On a donné aujourd’hui la première représentation de l’Écueil du Sage. M. de Voltaire, pour consoler ses envieux, après avoir échoué dans le tragique a voulu sans doute échouer aussi dans le comique. Cette pièce est aussi mauvaise dans son genre que Zulime l’était dans le sien. C’est une bigarrure des plus choquantes. Les deux premiers actes sont une farce, une parade digne des boulevards ; le troisième se monte sur le haut ton ; le quatrième le soutient, et le cinquième est des plus détestables. Il y a pourtant quelques scènes qui décèlent le grand maître, et c’est en cela que ce drame est supérieur à la dernière tragédie de l’auteur.

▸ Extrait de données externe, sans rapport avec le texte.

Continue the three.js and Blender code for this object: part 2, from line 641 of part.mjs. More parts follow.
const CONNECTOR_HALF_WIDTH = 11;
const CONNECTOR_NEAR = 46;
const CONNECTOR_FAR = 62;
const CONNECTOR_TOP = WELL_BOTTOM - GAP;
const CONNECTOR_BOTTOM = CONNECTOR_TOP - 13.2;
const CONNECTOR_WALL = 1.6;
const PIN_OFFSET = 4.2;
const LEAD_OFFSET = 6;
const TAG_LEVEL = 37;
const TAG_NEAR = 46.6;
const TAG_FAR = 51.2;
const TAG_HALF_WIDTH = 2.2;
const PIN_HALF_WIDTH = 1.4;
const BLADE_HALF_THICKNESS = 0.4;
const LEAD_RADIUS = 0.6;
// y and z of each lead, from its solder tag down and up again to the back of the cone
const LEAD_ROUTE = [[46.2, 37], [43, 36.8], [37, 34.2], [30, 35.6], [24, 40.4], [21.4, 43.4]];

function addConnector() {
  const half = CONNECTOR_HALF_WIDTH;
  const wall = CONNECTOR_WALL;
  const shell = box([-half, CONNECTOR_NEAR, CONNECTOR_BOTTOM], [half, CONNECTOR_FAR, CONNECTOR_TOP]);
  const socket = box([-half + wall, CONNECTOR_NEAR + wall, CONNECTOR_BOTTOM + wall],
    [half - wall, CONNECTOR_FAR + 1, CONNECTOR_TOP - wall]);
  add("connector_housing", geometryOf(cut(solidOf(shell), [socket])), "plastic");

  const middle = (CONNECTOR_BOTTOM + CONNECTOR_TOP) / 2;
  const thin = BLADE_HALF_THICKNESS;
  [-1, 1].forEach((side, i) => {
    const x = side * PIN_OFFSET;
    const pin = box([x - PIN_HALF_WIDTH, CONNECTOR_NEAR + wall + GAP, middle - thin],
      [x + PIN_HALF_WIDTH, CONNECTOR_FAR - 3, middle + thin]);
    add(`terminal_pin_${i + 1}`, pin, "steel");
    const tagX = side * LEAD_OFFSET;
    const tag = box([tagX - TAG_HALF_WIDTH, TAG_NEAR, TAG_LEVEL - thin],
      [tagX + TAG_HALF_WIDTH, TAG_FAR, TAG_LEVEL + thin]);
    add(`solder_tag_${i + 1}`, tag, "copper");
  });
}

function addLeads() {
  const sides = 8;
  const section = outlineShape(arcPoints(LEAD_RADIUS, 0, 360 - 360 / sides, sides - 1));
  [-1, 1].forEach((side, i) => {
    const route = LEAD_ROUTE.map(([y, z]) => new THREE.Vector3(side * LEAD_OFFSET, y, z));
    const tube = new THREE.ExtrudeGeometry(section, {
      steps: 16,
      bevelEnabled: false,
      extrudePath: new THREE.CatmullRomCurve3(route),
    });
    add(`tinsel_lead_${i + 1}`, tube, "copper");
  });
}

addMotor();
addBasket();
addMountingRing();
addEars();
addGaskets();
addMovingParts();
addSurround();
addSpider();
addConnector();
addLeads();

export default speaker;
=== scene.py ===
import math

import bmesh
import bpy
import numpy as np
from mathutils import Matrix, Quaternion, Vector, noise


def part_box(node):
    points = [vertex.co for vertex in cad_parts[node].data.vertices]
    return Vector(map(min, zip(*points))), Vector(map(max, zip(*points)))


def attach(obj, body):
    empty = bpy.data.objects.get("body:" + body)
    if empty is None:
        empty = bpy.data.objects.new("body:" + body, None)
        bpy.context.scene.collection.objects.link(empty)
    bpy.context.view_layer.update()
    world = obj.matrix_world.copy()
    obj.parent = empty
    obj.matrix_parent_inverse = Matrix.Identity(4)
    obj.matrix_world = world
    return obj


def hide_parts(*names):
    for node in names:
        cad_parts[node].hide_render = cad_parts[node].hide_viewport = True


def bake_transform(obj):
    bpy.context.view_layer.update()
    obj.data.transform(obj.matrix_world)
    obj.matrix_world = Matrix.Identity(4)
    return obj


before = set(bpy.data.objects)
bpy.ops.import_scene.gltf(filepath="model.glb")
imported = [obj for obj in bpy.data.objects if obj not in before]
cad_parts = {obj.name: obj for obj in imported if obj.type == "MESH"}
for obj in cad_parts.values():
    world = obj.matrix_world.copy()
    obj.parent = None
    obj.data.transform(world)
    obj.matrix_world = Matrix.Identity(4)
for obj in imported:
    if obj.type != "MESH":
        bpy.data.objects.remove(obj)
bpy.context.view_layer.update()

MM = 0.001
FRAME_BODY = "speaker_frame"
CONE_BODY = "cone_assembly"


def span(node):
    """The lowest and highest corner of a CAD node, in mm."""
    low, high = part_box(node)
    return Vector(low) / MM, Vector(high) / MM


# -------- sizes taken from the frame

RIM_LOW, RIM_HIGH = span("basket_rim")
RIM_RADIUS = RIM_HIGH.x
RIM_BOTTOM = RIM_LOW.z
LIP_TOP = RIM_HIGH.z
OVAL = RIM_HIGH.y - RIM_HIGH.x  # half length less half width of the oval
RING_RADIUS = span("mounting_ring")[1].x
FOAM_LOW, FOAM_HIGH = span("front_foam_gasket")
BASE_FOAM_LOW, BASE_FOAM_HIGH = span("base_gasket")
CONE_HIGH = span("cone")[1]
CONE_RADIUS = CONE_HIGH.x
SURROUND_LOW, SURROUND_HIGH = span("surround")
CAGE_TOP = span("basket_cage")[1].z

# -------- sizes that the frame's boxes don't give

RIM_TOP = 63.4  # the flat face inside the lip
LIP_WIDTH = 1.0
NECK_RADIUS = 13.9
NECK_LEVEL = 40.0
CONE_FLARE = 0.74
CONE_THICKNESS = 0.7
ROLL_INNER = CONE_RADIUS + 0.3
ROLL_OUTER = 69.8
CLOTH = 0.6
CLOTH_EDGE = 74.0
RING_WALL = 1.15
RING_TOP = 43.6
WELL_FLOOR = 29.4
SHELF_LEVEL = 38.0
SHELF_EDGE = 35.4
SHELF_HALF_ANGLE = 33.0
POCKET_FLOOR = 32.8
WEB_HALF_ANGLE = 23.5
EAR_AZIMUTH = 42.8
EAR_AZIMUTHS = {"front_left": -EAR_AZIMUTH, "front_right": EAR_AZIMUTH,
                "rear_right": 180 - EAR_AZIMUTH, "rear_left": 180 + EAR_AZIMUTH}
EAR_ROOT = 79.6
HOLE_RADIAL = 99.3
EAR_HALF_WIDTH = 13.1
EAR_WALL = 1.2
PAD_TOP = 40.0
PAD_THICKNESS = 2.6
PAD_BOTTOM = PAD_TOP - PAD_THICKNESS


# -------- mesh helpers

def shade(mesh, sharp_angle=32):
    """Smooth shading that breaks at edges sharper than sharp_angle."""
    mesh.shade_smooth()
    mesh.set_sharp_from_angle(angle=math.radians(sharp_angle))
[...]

19. — On parie beaucoup de la reprise de l’Encyclopédie. Les volumes de planches commencent à paraître ; ils réveillent la curiosité publique, et l’on se demande quand on verra finir cet ouvrage, dont la suspension fait gémir l’Europe ? Tout le manuscrit est fait ; on n’attend qu’un regard favorable du gouvernement, pour en profiter, et se mettre du moins à l’abri des persécutions de l’ignorance et du fanatisme, en sorte que l’autorité ne pourra plus se prévaloir contre ce dépôt immortel de l’esprit humain[1].

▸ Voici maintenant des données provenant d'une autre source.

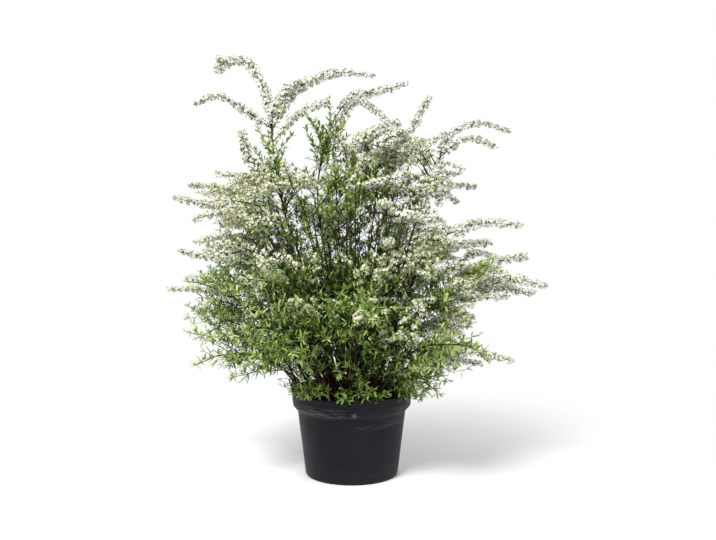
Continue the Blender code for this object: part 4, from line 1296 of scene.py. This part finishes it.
def make_pot_finish(weathering):
    """Charcoal nursery plastic: even and satin, a little dusty, with pale scuffs and painted
    highlight that run round the lower part of the rim band and faint rubbed lines under it."""
    nodes = Shading(bpy.data.materials.new("pot_plastic_charcoal"))
    place = nodes.add("TexCoord", output="Object")
    parts = nodes.add("SeparateXYZ", {"Vector": place}).node.outputs
    read = nodes.grouped(weathering, {"Vector": place, "Blotch Scale": 14.0,
                                      "Grain Scale": 260.0})
    base = nodes.ramp(read["Blotch"], (0.30, (0.0064, 0.0062, 0.0092)),
                      (0.70, (0.0098, 0.0096, 0.0144)))
    drawn = nodes.add("Mapping", {"Vector": place, "Scale": (1.0, 1.0, 18.0)})
    streak = nodes.add("TexNoise", {"Vector": drawn, "Scale": 16.0, "Detail": 7.0,
                                    "Roughness": 0.7})
    streaks = nodes.ramp(streak, (0.49, 0.0), (0.60, 1.0))
    # the pale streaks round the band are scuffs and painted highlight, heaviest at its left and right
    up_band = nodes.share(parts["Z"], BAND_FOOT - 0.010, POT_HEIGHT - 0.006)
    band = nodes.ramp(up_band, (0.0, 0.0), (0.10, 1.0), (0.50, 0.75), (0.72, 0.0))
    sidewise = nodes.share(parts["X"], -RIM_RADIUS, RIM_RADIUS)
    where = nodes.ramp(sidewise, (0.0, 0.9), (0.35, 0.8), (0.50, 0.15), (0.75, 0.10),
                       (1.0, 0.5))
    scuff_and_highlight = nodes.maths("MULTIPLY", nodes.maths("MULTIPLY", band, where), streaks)
    pale = (0.185, 0.185, 0.200)
    colour = nodes.mixed(scuff_and_highlight, base, pale)
    # faint rubbed lines on the right, under the band
    under = nodes.ramp(nodes.share(parts["Z"], NECK - 0.026, NECK), (0.0, 0.0),
                       (0.35, 0.16), (0.75, 0.12), (1.0, 0.0))
    rubbed = nodes.maths("MULTIPLY", under, nodes.ramp(sidewise, (0.44, 0.0), (0.56, 1.0)))
    colour = nodes.mixed(nodes.maths("MULTIPLY", rubbed, streaks), colour, pale)
    # a painted highlight: a pale ring round the moulding nub on the band's foot
    far = nodes.add("VectorMath", {0: place, 1: NUB}, "Value", operation="DISTANCE")
    near = nodes.ramp(far, (0.0, 0.20), (0.0024, 0.25), (0.0036, 0.90), (0.0048, 0.0))
    near = nodes.maths("MULTIPLY", near, read["Grain"])
    colour = nodes.mixed(near, colour, (0.24, 0.24, 0.26))
    # dust on the lowest 50 mm
    dust = nodes.ramp(nodes.share(parts["Z"], 0.0, 0.05), (0.0, 0.30), (1.0, 0.0))
    speck = nodes.ramp(read["Grain"], (0.50, 0.0), (0.68, 1.0))
    colour = nodes.mixed(nodes.maths("MULTIPLY", dust, speck), colour, (0.120, 0.110, 0.100))
    worn = nodes.maths("MULTIPLY_ADD", scuff_and_highlight, 0.20, 0.0)
    plain = nodes.ramp(read["Blotch"], (0.3, 0.44), (0.7, 0.56))
    return nodes.finished(colour, nodes.maths("ADD", plain, worn), 0.12,
                          Normal=nodes.raised(read["Grain"], 0.10, 0.0005))


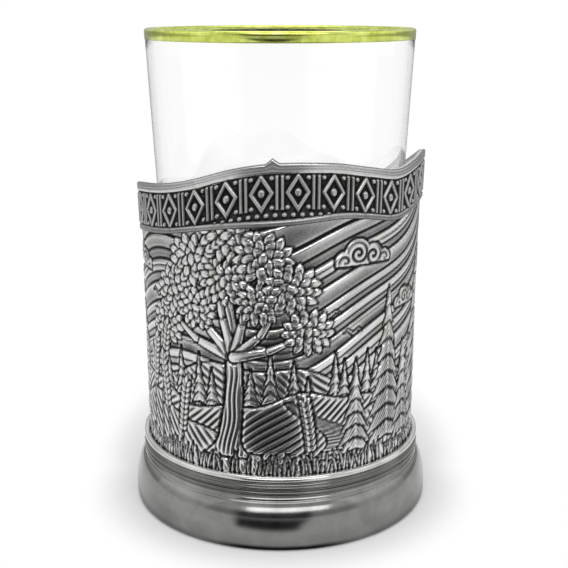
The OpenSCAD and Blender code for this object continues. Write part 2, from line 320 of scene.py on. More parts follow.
def map_range(tree, value, low, high):
    """A smooth step from 0 at low to 1 at high."""
    inputs = {"Value": value, "From Min": low, "From Max": high}
    return add_node(tree, "MapRange", inputs, interpolation_type="SMOOTHSTEP").outputs["Result"]


def mix_colours(tree, share, a, b, blend="MIX"):
    inputs = {"Factor": share, "A": a, "B": b}
    return add_node(tree, "Mix", inputs, data_type="RGBA", blend_type=blend).outputs["Result"]


def mix_shaders(tree, share, a, b):
    return add_node(tree, "MixShader", {"Fac": share, 1: a, 2: b}).outputs["Shader"]


def bump(tree, shader, height, depth_mm, strength):
    inputs = {"Strength": strength, "Distance": depth_mm * MM, "Height": height}
    feed(tree, shader, {"Normal": add_node(tree, "Bump", inputs).outputs["Normal"]})


SILVER_TONES = ((0.16, (0.013,)), (0.36, (0.065,)), (0.52, (0.205,)), (0.7, (0.43,)), (0.91, (0.72,)))
SILVER_ROUGH = ((0.2, (0.62,)), (0.5, (0.4,)), (0.9, (0.2,)))
SILVER_GRAIN = 0.45
GRAIN_SHARE = 0.3
TARNISH_SIZE = 6
TARNISH_SHARES = ((0.56, (0,)), (0.74, (0.32,)))
TARNISH_TINT = (0.62, 0.6, 0.36)
NICKEL_LEVEL = 0.245
# The bead uses a lighter copy of the same nickel: a painted highlight, so that it reads as a bright line.
BEAD_HIGHLIGHT_LEVEL = 0.6
NICKEL_TINT = (1, 1, 0.98)
NICKEL_SHARES = (0.8, 1.15, 0.5)
PIT_SHARES = ((0.66, (0,)), (0.78, (0.5,)))
# Painted shade on the foot's neck, between its shoulder and the bead.
NECK_SHADE_Z = 13.9
NECK_SHADE_FADE = 0.6
NECK_SHADE_TINT = (0.64, 0.64, 0.62)
GOLD_TINTS = ((0.3, (0.46, 0.52, 0.08)), (0.55, (0.64, 0.72, 0.16)), (0.8, (0.8, 0.88, 0.3)))
GOLD_ROUGH = ((0.3, (0.3,)), (0.7, (0.14,)))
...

20. — Il paraît que tout le monde n’est pas d’accord pour admirer le retour de mademoiselle Arnould à M. le comte de Lauraguais[2]. Ce raccommodement fait

  1. Après de nombreuse traverses suscitées par le fanatisme et l’hypocrisie, l’Encyclopédie était parvenue au septième volume lorsqu’un arrêt du Conseil du roi, du 8 mars 1759, révoqua le privilège accordé à l’ouvrage, et arrêta cette vaste entreprise au milieu de son cours. Elle ne fut terminée qu’en 1765 par la publication des dix derniers volumes du texte et de cinq volumes de planches. L’ouvrage entier forme vingt-deux volumes in-folio. — R.
  2. 1er janvier 1762. — R.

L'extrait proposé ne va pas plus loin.